Mr Tharoor, a father of two adult sons, resigned in 2010 saying that his conscience was clear over the IPL scandal, telling parliament he had done "nothing improper or unethical let alone illegal".

Reopening one of the many corruption scandals that have blighted the second term of the ruling Congress-led government could further dent the party's re-election prospects in national elections due by May.

Mr Tharoor, who was once in the running to be secretary general of the United Nations, is the most active user of Twitter in the government and he has been instrumental in encouraging colleagues.

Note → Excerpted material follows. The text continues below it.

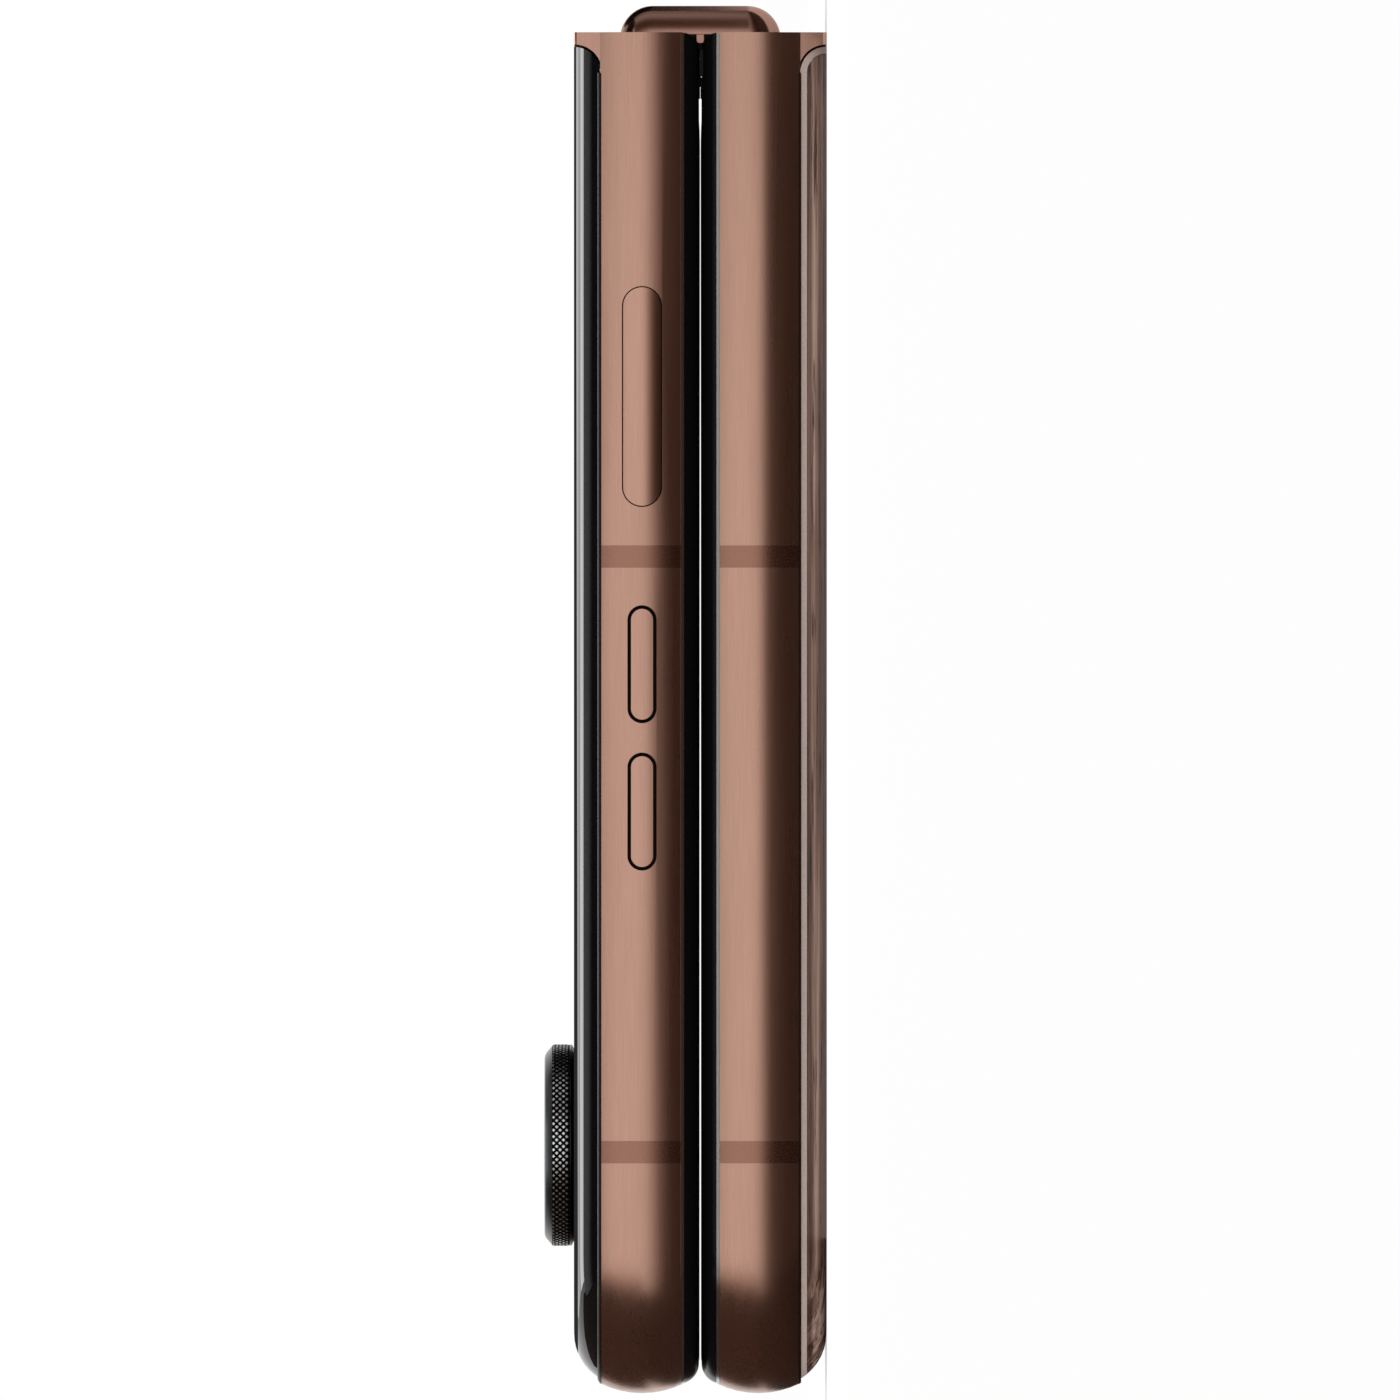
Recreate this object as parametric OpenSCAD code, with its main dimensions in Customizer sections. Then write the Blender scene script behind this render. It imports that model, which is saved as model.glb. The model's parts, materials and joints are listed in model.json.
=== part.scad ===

But it has damaged him on at least three occasions since he quit his three-decade career in the UN and entered Indian politics in 2008.

The allegations about corruption in the IPL were first exposed on the platform by the competition's top administrator Lalit Modi and in 2009 Mr Tharoor had to apologise after making a joke about "holy cows" in the cabinet. Ms Sunanda, who has reportedly been suffering from tuberculosis, accused Pakistani journalist Ms Tarar of being a Pakistani intelligence agent and of "stalking" her husband.

Ms Tarar laughed off the allegations in a tweet that read: "My name is Mehr, and I am not an ISI agent. Or RAW. Or CIA. Or Mossad. Or even the dead KGB. May I go now?"